BY JAIROS SAUNYAMA
Not so many years ago, the Lesbian, gay, bisexual, and transgender Intersex, (LGBTI) community suffered verbal attacks from the late former President Robert Mugabe who vowed that their rights will not be considered.
The late statesman was not sincere in his description of the LGBTI, and at some point tagged them as ‘worse than pigs’.
Mugabe’s sentiments attracted widespread criticisms from human rights activists and other nations who value the existence of same sex people.
Today, Mugabe who ruled the country for nearly four decades is gone.
A new dispensation, ushered through a military coup has come, but it seems as if the ‘new government’ is not ready to embrace the LGBT.
Thomas Maramba (34) (not real name), a gay, is bitter.
He thought his rights and that of his colleagues will be considered and their lives change for the better.
“I have my own reservations with this new dispensation as far as issues around the LGBTI are concerned. During Mugabe’s era, we were constantly attacked and reminded that we are not human beings. For now, the attacks have gone down with the current leadership,” he said.
Maramba, however, bemoaned that Zimbabwe is still shunning the LGBTI and that the community is still suffering and being harassed.
“Our community is, however, still being shunned and our rights not being recognised. We are still facing massive discrimination in every aspect of life. It is like we are not human beings. We live in fear due to harassments with some still against our choices. There is need for the government to fully embrace and grant us our rights so that we live normally,” said Maramba.
Zimbabwe’s neighbours South Africa, Botswana and Mozambique, have embraced the existence of gays and lesbians.
According to the country’s 2013 Constitution, same-sex marriage is banned hence members of this community lack legal protections from discrimination, violence and harassment.
According to Wikipedia, in a survey conducted in 2018, 50% of gay men in Zimbabwe had been physically assaulted and 64% had been disowned by their families while 27% of lesbians also reported disownment.
Gays and Lesbians of Zimbabwe (GALZ) Executive Director Chesterfield Samba added that nothing much has changed in the new dispensation except state sanctioned homophobia which he said has been reduced.
“There have not been any changes to laws as these remain unchanged. What has significantly reduced is the state sanctioned homophobia which during Mugabe’s era was characterised by harassments, threats, arrests and hate speech. We always say that citizens take a cue from the attitudes of the state. Hence, what we see now is an absence of the state’s fixation on LGBTI issues which impacted negatively on the community,” he said.

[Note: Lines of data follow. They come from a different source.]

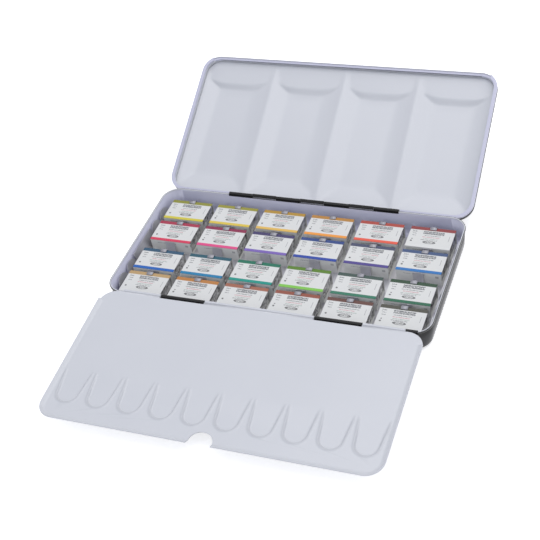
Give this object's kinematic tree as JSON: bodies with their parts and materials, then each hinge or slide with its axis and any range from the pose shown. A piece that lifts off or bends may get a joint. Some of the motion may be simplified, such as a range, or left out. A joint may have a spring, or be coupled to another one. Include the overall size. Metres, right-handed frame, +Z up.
{
  "type": "metal watercolour box",
  "caption": "Hinged black and white enamelled tin for wrapped full pans, with a lid of mixing wells, a fold-out palette tray and a lift-out spring rack",
  "frame": {"origin": "centre of the case's flat base, on the table", "axes": "+X along the box's width, +Y from the palette towards the lid, +Z up"},
  "size_m": [0.2214, 0.3193, 0.0632],
  "materials": {
    "black_lacquer": "satin stoving lacquer outside, white enamel inside",
    "white_enamel": "glossy white stoved enamel inside, black outside the lid",
    "steel_wire": "drawn wire",
    "tinplate": "bright rolled tinplate",
    "foil": "crinkled bright foil",
    "paint": "dry matt paint cake",
    "pan_plastic": "smooth moulded white plastic",
    "label_paper": "coated paper with printed colour stripes"
  },
  "bodies": {
    "case_body": {"case": "black_lacquer", "lid_hinge_pin": "steel_wire", "palette_hinge_pin": "steel_wire", "rack": "tinplate", "foil_wraps": "foil", "paint_cakes": "paint", "pan_1_1": "pan_plastic", "pan_1_2": "pan_plastic", "pan_1_3": "pan_plastic", "pan_1_4": "pan_plastic", "pan_1_5": "pan_plastic", "pan_1_6": "pan_plastic", "pan_2_1": "pan_plastic", "pan_2_2": "pan_plastic", "pan_2_3": "pan_plastic", "pan_2_4": "pan_plastic", "pan_2_5": "pan_plastic", "pan_2_6": "pan_plastic", "pan_3_1": "pan_plastic", "pan_3_2": "pan_plastic", "pan_3_3": "pan_plastic", "pan_3_4": "pan_plastic", "pan_3_5": "pan_plastic", "pan_3_6": "pan_plastic", "pan_4_1": "pan_plastic", "pan_4_2": "pan_plastic", "pan_4_3": "pan_plastic", "pan_4_4": "pan_plastic", "pan_4_5": "pan_plastic", "pan_4_6": "pan_plastic", "wrapper_1_1": "label_paper", "wrapper_1_2": "label_paper", "wrapper_1_3": "label_paper", "wrapper_1_4": "label_paper", "wrapper_1_5": "label_paper", "wrapper_1_6": "label_paper", "wrapper_2_1": "label_paper", "wrapper_2_2": "label_paper", "wrapper_2_3": "label_paper", "wrapper_2_4": "label_paper", "wrapper_2_5": "label_paper", "wrapper_2_6": "label_paper", "wrapper_3_1": "label_paper", "wrapper_3_2": "label_paper", "wrapper_3_3": "label_paper", "wrapper_3_4": "label_paper", "wrapper_3_5": "label_paper", "wrapper_3_6": "label_paper", "wrapper_4_1": "label_paper", "wrapper_4_2": "label_paper", "wrapper_4_3": "label_paper", "wrapper_4_4": "label_paper", "wrapper_4_5": "label_paper", "wrapper_4_6": "label_paper"},
    "lid_body": {"lid": "white_enamel"},
    "palette_body": {"palette": "white_enamel"}
  },
  "joints": [
    {"name": "lid_hinge", "type": "hinge", "parent": "case_body", "child": "lid_body", "pos_m": [0, 0.0556, 0.0166], "axis": [-1, 0, 0], "range_deg": [-154.7, 0]},
    {"name": "palette_hinge", "type": "hinge", "parent": "case_body", "child": "palette_body", "pos_m": [0, -0.0535, 0.0169], "axis": [1, 0, 0], "range_deg": [-184, 0]}
  ]
}
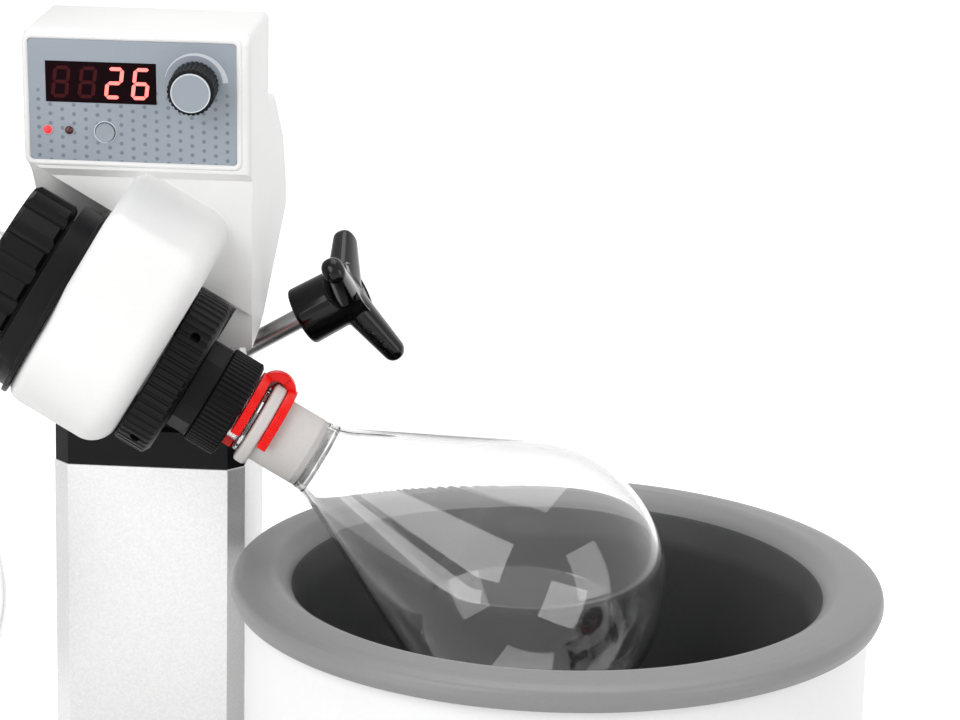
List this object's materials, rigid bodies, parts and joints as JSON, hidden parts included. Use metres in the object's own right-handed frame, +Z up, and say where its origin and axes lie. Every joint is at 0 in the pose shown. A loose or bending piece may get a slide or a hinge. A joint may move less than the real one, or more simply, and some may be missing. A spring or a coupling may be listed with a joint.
{
  "type": "rotary evaporator",
  "caption": "Benchtop rotary evaporator with lift column, slanted rotary drive, round heating bath, pear-shaped flask and upright glass condenser.",
  "frame": {"origin": "on the table, in the middle of the whole width and depth", "axes": "+Z up, +X towards the heating bath, +Y to the back"},
  "size_m": [0.551, 0.3474, 0.846],
  "materials": {
    "white_housing": "satin moulded",
    "white_enamel": "powder coat",
    "grey_panel": "matt film",
    "black_plastic": "fine grain",
    "aluminium": "bead blasted, anodised",
    "steel": "machined",
    "coated_bowl": "non-stick coating",
    "zinc_plate": "zinc plated",
    "clear_glass": "clear borosilicate",
    "red_clip": "translucent",
    "rubber": "matt",
    "ptfe": "waxy",
    "pale_cap": "satin",
    "board_green": "solder mask",
    "display_black": "glossy window",
    "lamp": "lit",
    "brown_stub": "moulded"
  },
  "bodies": {
    "base": {"base_cover": "white_housing", "base_plate": "zinc_plate", "base_feet": "rubber", "base_screws": "zinc_plate", "column": "aluminium", "column_collar": "black_plastic", "mast_bush": "ptfe", "brake_bar": "steel", "gas_spring_body": "black_plastic", "power_supply": "zinc_plate", "mains_inlets": "black_plastic", "bath_bowl": "coated_bowl", "bath_shell": "white_enamel", "bath_heater": "steel", "bath_fascia": "grey_panel", "bath_board": "board_green"},
    "main_switch": {"main_switch_rocker": "black_plastic"},
    "depth_stop": {"depth_knob": "black_plastic"},
    "bath_dial": {"bath_knob": "black_plastic"},
    "bath_switch": {"bath_rocker": "black_plastic"},
    "lift": {"mast": "aluminium", "mast_shoe": "ptfe", "gas_spring_rod": "steel", "lock_block": "aluminium", "head_chassis": "zinc_plate", "head_front_shell": "white_housing", "head_rear_shell": "white_housing", "control_panel": "grey_panel", "display_module": "display_black", "status_lamps": "lamp", "control_board": "board_green", "drive_housing": "white_housing", "rotor_bearings": "steel", "flat_motor": "black_plastic", "drive_belt": "rubber", "drive_flange": "black_plastic", "shaft_seal": "ptfe", "condenser_jacket": "clear_glass", "condenser_coil": "clear_glass", "condenser_stubs": "brown_stub", "condenser_cap": "ptfe", "receiving_flask": "clear_glass", "ball_clamp": "steel"},
    "speed_dial": {"speed_knob": "black_plastic", "speed_knob_cap": "pale_cap"},
    "mode_button": {"interval_button": "pale_cap"},
    "union": {"union_nut": "black_plastic"},
    "lock_handle": {"lock_rod": "steel", "lock_knob": "black_plastic", "lock_knob_cap": "pale_cap"},
    "stopcock": {"feed_key": "ptfe"},
    "rotor": {"hollow_shaft": "steel", "rotor_pulley": "black_plastic", "clamp_neck": "black_plastic", "vapour_duct": "clear_glass", "joint_clip": "red_clip", "evaporating_flask": "clear_glass"},
    "motor_rotor": {"motor_shaft": "steel"},
    "ring_lock": {"locking_ring": "black_plastic"},
    "flask_release": {"flask_nut": "black_plastic"}
  },
  "joints": [
    {"name": "lift_travel", "type": "slide", "parent": "base", "child": "lift", "axis": [0, 0, 1], "range_m": [-0.012, 0.138]},
    {"name": "main_switch_rock", "type": "hinge", "parent": "base", "child": "main_switch", "pos_m": [-0.1225, -0.158, 0.037], "axis": [1, 0, 0], "range_deg": [-14, 0]},
    {"name": "depth_stop_turn", "type": "hinge", "parent": "base", "child": "depth_stop", "pos_m": [-0.0765, 0.039, 0.11], "axis": [0, -1, 0], "range_deg": [-90, 90]},
    {"name": "bath_dial_turn", "type": "hinge", "parent": "base", "child": "bath_dial", "pos_m": [0.1555, -0.158, 0.112], "axis": [0, 1, 0], "range_deg": [0, 280]},
    {"name": "bath_switch_rock", "type": "hinge", "parent": "base", "child": "bath_switch", "pos_m": [0.0935, -0.158, 0.093], "axis": [1, 0, 0], "range_deg": [-14, 0]},
    {"name": "speed_dial_turn", "type": "hinge", "parent": "lift", "child": "speed_dial", "pos_m": [-0.0499, 0.01014, 0.45586], "axis": [0, 0.9958, 0.0919], "range_deg": [-60, 225]},
    {"name": "mode_button_press", "type": "slide", "parent": "lift", "child": "mode_button", "axis": [0, 0.9958, 0.0919], "range_m": [0, 0.0015], "stiffness_N_per_m": 300, "springref_m": -0.001},
    {"name": "union_turn", "type": "hinge", "parent": "lift", "child": "union", "pos_m": [-0.018, 0, 0.3], "axis": [0.866, 0, -0.5], "range_deg": [0, 180]},
    {"name": "lock_handle_turn", "type": "hinge", "parent": "lift", "child": "lock_handle", "pos_m": [-0.0315, 0.073, 0.3178], "axis": [0.8616, 0, 0.5075], "range_deg": [-60, 60]},
    {"name": "stopcock_turn", "type": "hinge", "parent": "lift", "child": "stopcock", "pos_m": [-0.2035, 0, 0.828], "axis": [0, 1, 0], "range_deg": [-90, 90]},
    {"name": "rotor_spin", "type": "hinge", "parent": "lift", "child": "rotor", "pos_m": [-0.018, 0, 0.3], "axis": [0.866, 0, -0.5], "continuous": true},
    {"name": "motor_spin", "type": "hinge", "parent": "lift", "child": "motor_rotor", "pos_m": [-0.07527, 0.012, 0.3908], "axis": [0.866, 0, -0.5], "continuous": true},
    {"name": "ring_lock_turn", "type": "hinge", "parent": "rotor", "child": "ring_lock", "pos_m": [-0.018, 0, 0.3], "axis": [0.866, 0, -0.5], "range_deg": [0, 90]},
    {"name": "flask_release_turn", "type": "hinge", "parent": "rotor", "child": "flask_release", "pos_m": [-0.018, 0, 0.3], "axis": [0.866, 0, -0.5], "range_deg": [-180, 180]}
  ],
  "couplings": [
    {"joint": "motor_spin", "follows": "rotor_spin", "ratio": 4}
  ]
}
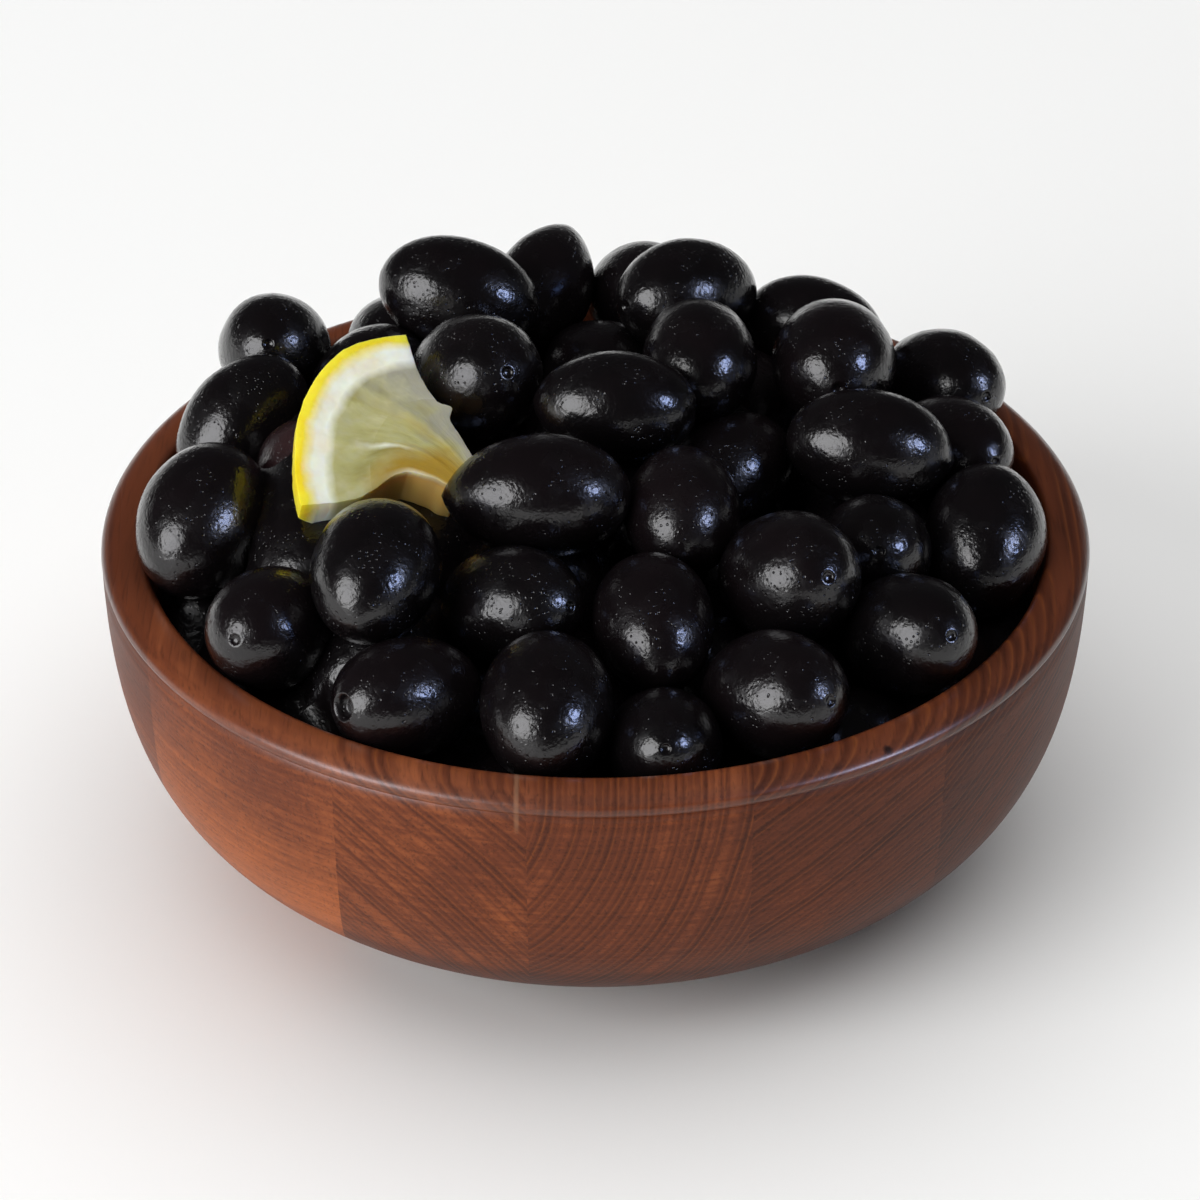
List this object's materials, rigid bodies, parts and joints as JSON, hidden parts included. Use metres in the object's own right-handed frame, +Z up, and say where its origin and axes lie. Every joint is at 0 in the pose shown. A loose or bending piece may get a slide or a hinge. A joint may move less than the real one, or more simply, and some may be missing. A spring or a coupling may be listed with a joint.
{
  "type": "bowl of olives",
  "caption": "Round turned wooden bowl with a beaded rim, heaped with whole black olives and a thick piece of lemon tucked in at the left.",
  "frame": {"origin": "middle of the bowl's flat foot, on the surface it stands on", "axes": "+Z up, out of the bowl; the shown side faces -Y, with +X to its right and the lemon at -X"},
  "size_m": [0.16, 0.16, 0.0869],
  "materials": {
    "turned_wood": "oiled, satin",
    "olive_skin": "wet, glossy",
    "lemon": "moist cut fruit with yellow rind"
  },
  "bodies": {
    "root": {"bowl": "turned_wood", "olive_heap": "olive_skin", "lemon_wedge": "lemon"}
  },
  "joints": []
}
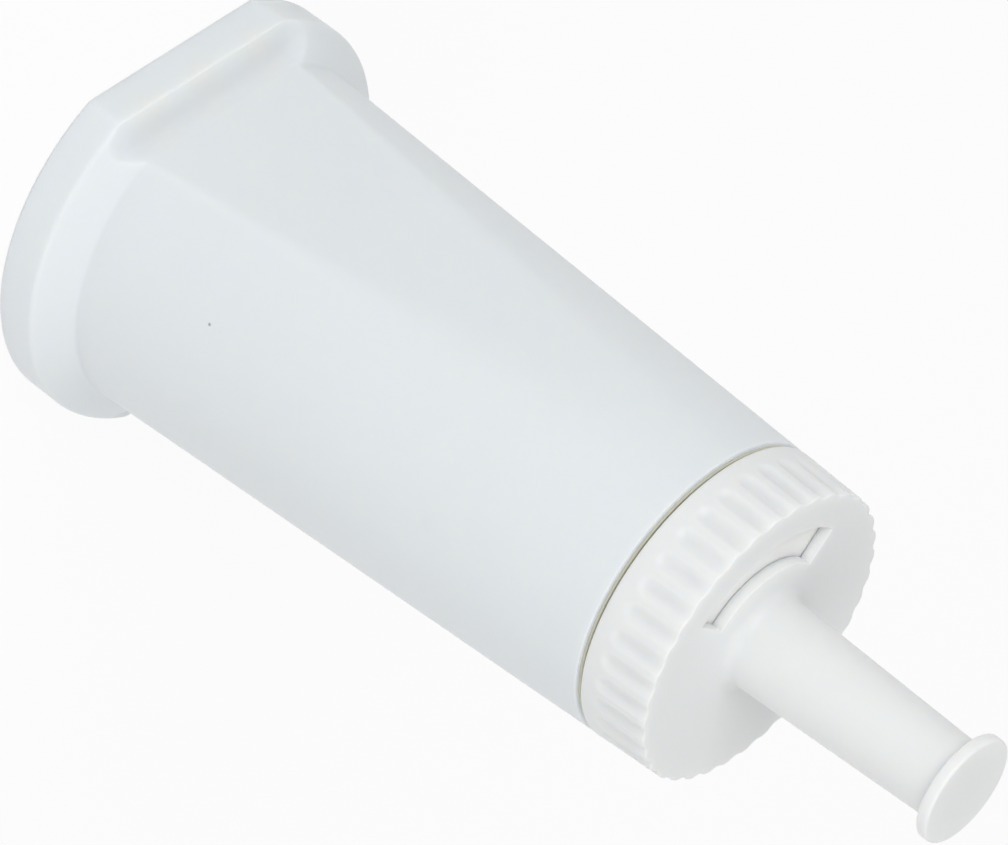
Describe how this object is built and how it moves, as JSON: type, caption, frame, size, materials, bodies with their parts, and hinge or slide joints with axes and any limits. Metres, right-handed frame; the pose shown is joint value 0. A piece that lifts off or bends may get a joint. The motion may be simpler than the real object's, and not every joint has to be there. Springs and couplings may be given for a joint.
{
  "type": "coffee machine water filter",
  "caption": "Tapered white filter cartridge with a flanged foot with two flats, a knurled turning date cap with a window, and a handle stem with an end disc.",
  "frame": {"origin": "centre of the flange's foot, on the surface that it stands on", "axes": "+Z along the cartridge's axis towards the end disc of the stem, -Y out of the flat that the picture shows, +X to the right when that flat is seen from the front"},
  "size_m": [0.055, 0.0486, 0.1251],
  "materials": {
    "housing_plastic": "fine satin moulded polypropylene, slightly cool white",
    "cap_plastic": "fine satin moulded polypropylene, neutral white",
    "inner_plastic": "plain moulded polypropylene",
    "seal_rubber": "soft matte silicone",
    "fleece": "pressed non-woven fibre",
    "resin": "bed of small amber beads",
    "carbon": "bed of fine black granules"
  },
  "bodies": {
    "cartridge": {"housing": "housing_plastic", "base_plate": "inner_plastic", "outlet_seal": "seal_rubber", "riser_tube": "inner_plastic", "lower_fleece": "fleece", "resin_bed": "resin", "divider_fleece": "fleece", "carbon_bed": "carbon", "upper_fleece": "fleece"},
    "dial": {"dial_cap": "cap_plastic"}
  },
  "joints": [
    {"name": "dial_turn", "type": "hinge", "parent": "cartridge", "child": "dial", "pos_m": [0, 0, 0.0935], "axis": [0, 0, 1], "continuous": true}
  ]
}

In a statement to mark 41 years of Independence issued in April this year, GALZ said they can only be free if the leadership move in to ensure that their rights are upheld.
“We call on the leadership to implement progressive measures in the application of rights and freedoms already enshrined in the Constitution such as those pertaining to privacy, human dignity, non-discrimination, right to assemble and health access, which proactively encourage a culture of meaningful human rights protection in this country including interventions in the legal, health, education and medical spheres. Only then can we truly be free. We encourage the President to strive to create an environment of tolerance and respect among Zimbabweans and that all citizens are treated with dignity and respect,” reads the statement.
In 2018, before the elections, a Zanu PF delegation, led by the then political commissar Victor Matemadanda met some members of the LGBTI , bringing hope to many as the new dispensation then seemed to have been warming up to same-sex marriages.
It, however, turned out that the ruling party was working on securing votes rather addressing their concerns.
“Decriminalisation of same sex conduct is a process. Work is being done to create awareness in communities, empowering LGBTI people to demand their rights and exercise them too,” added Samba.
A Harare-based human rights activist who refused to be named weighed in saying it is high time the new dispensation distinct itself and move towards legalising same sex marriages.
“Firstly, the new dispensation ushered in new hope to the LGBTI society through meeting them and vowing to address their concerns. It has been long since the authorities have mentioned their plight and try to come up with ways of embracing them. Secondly, other African countries, who some are even our neighbours have legalised same sex marriages. It is now a trend,” said the expert.
For now, Maramba will have to leave with his bitterness as authorities are taking long to recognise that LGBTIs do really exist and that they will fight for their rights like other societies.